Fray Lawrence Dewan recorrió varios países con inagotable ánimo de trabajar a favor de la verdad. Hasta pocos meses antes de su fallecimiento, se mostraba siempre bien dispuesto a trabajar extremosamente para facilitar la comprensión de los más arduos pasajes tomistas. Su modo tranquilo y pausado contrastaba con lo extenuante y aguerrido de sus trabajos académicos, en los que ponía toda su dedicación. El tema que le ocupara centralmente fue el tema de “la forma” en la dupla forma/acto de ser de la metafísica tomista. Pero además de este minucioso y complicado debate, no faltaron las polémicas propias del contexto tomista anglosajón, en el que acalorados encuentros con el llamado “tomismo analítico” y aproximaciones interesantes a la “teoría del diseño inteligente”, se hicieron presentes. En sus últimos lustros el profesor Dewan pasó relativamente desapercibido para el grueso de la comunidad académica, y aún se mantiene desconocido en parte del ámbito tomista, pese a una pródiga obra en parte y tristemente sin editar. Sin embargo, fue en esta época cuando el afecto de sus discípulos se hizo más notorio. Así por ejemplo el Festschrift publicado en su honor en 2007, bajo la dirección de Peter Kwasniewski; o la apertura de proyectos de investigación dedicados al estudio de su obra, tales como adelantados por la Universidad Sergio Arboleda, en Colombia.
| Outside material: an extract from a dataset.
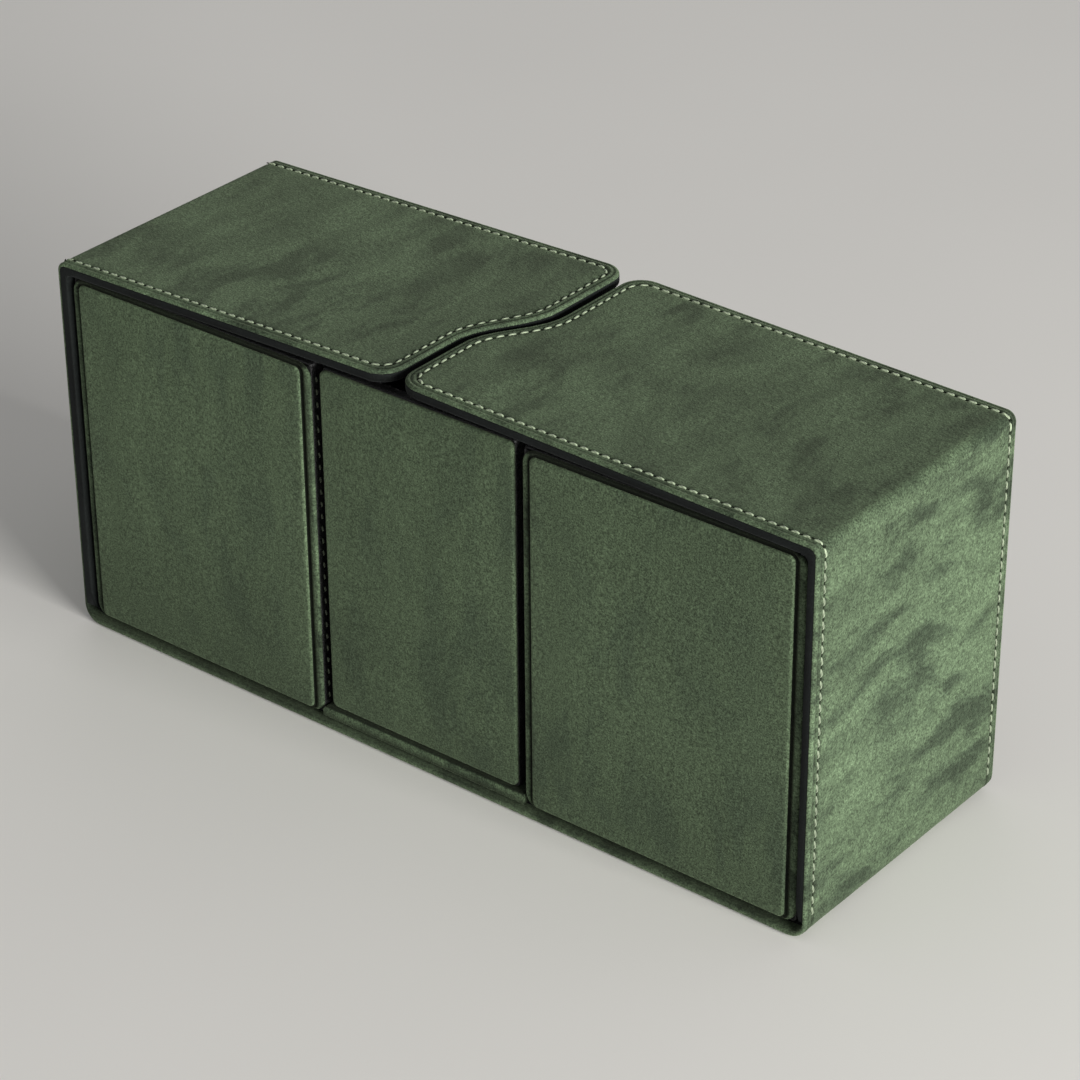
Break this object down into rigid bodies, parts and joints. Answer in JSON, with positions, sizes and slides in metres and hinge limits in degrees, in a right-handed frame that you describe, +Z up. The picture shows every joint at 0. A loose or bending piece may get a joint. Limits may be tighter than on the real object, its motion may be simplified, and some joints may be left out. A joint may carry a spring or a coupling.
{
  "type": "card deck box",
  "caption": "Wide suede-covered card box: two top flaps meet in an S-shaped split over two deck boxes with raised panels and a narrower centre tray.",
  "frame": {"origin": "centre of the box's footprint, on the table", "axes": "+X to the owner's right along the width, +Y to the back, +Z up"},
  "size_m": [0.2504, 0.086, 0.1163],
  "materials": {
    "green_suede": "matte brushed suede, deep green",
    "raised_suede": "matte suede, deep green",
    "charcoal_lining": "smooth charcoal lining, low sheen",
    "black_leatherette": "fine-grained black leatherette",
    "microfibre": "grey microfibre",
    "greyboard": "grey bookbinding board",
    "thread": "sage green sewing thread",
    "magnet": "nickel-plated magnet"
  },
  "bodies": {
    "base": {"base_cover": "green_suede", "bottom_board": "greyboard", "left_wall_board": "greyboard", "right_wall_board": "greyboard", "base_lining": "charcoal_lining", "centre_platform": "green_suede", "base_stitching": "thread", "left_hinge": "green_suede", "right_hinge": "green_suede"},
    "left_flap": {"left_flap_cover": "green_suede", "left_flap_lining": "charcoal_lining", "left_flap_board": "greyboard", "left_flap_magnets": "magnet", "left_flap_stitching": "thread"},
    "left_box": {"left_box_carcass": "greyboard", "left_box_skin": "black_leatherette", "left_box_lining": "microfibre", "left_box_front_layer": "green_suede", "left_box_front_panel": "raised_suede", "left_box_back_layer": "green_suede", "left_box_back_panel": "raised_suede", "left_box_stitching": "thread"},
    "right_flap": {"right_flap_cover": "green_suede", "right_flap_lining": "charcoal_lining", "right_flap_board": "greyboard", "right_flap_magnets": "magnet", "right_flap_stitching": "thread"},
    "right_box": {"right_box_carcass": "greyboard", "right_box_skin": "black_leatherette", "right_box_lining": "microfibre", "right_box_front_layer": "green_suede", "right_box_front_panel": "raised_suede", "right_box_back_layer": "green_suede", "right_box_back_panel": "raised_suede", "right_box_stitching": "thread"},
    "tray": {"tray_carcass": "greyboard", "tray_skin": "black_leatherette", "tray_lining": "microfibre", "tray_front_panel": "raised_suede", "tray_back_panel": "raised_suede", "tray_magnets": "magnet"}
  },
  "joints": [
    {"name": "left_flap_hinge", "type": "hinge", "parent": "base", "child": "left_flap", "pos_m": [-0.125, 0, 0.113], "axis": [0, -1, 0], "range_deg": [0, 175]},
    {"name": "right_flap_hinge", "type": "hinge", "parent": "base", "child": "right_flap", "pos_m": [0.125, 0, 0.113], "axis": [0, 1, 0], "range_deg": [0, 175]},
    {"name": "left_box_slide", "type": "slide", "parent": "base", "child": "left_box", "axis": [0, -1, 0], "range_m": [0, 0.09]},
    {"name": "right_box_slide", "type": "slide", "parent": "base", "child": "right_box", "axis": [0, -1, 0], "range_m": [0, 0.09]},
    {"name": "tray_slide", "type": "slide", "parent": "base", "child": "tray", "axis": [0, -1, 0], "range_m": [0, 0.09]}
  ]
}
Nos lamentamos por la pérdida de tan gran maestro, pero festejamos la bienaventuranza de quien enseñara que “la humildad y la pureza son importantes en este mundo tan lleno de distracciones que impiden elevar la mente a las cuestiones metafísicas”. Deseamos que su legado sea rescatado de los manuscritos en los anaqueles y llevado a imprenta en distintas lenguas pronta y totalmente, a lo que hacemos voto de dedicación. Requiescat in pace, prof. Dewan, Doctor thomistarum.[1] Todas las citas incluidas en este texto son tomadas de memoria por el autor, a partir de las conferencias, cursos y la convivencia vivida con Fray Dewan del 27 de septiembre al 7 de Octubre de 2008, en la Universidad Sergio Arboleda de Bogotá, Colombia.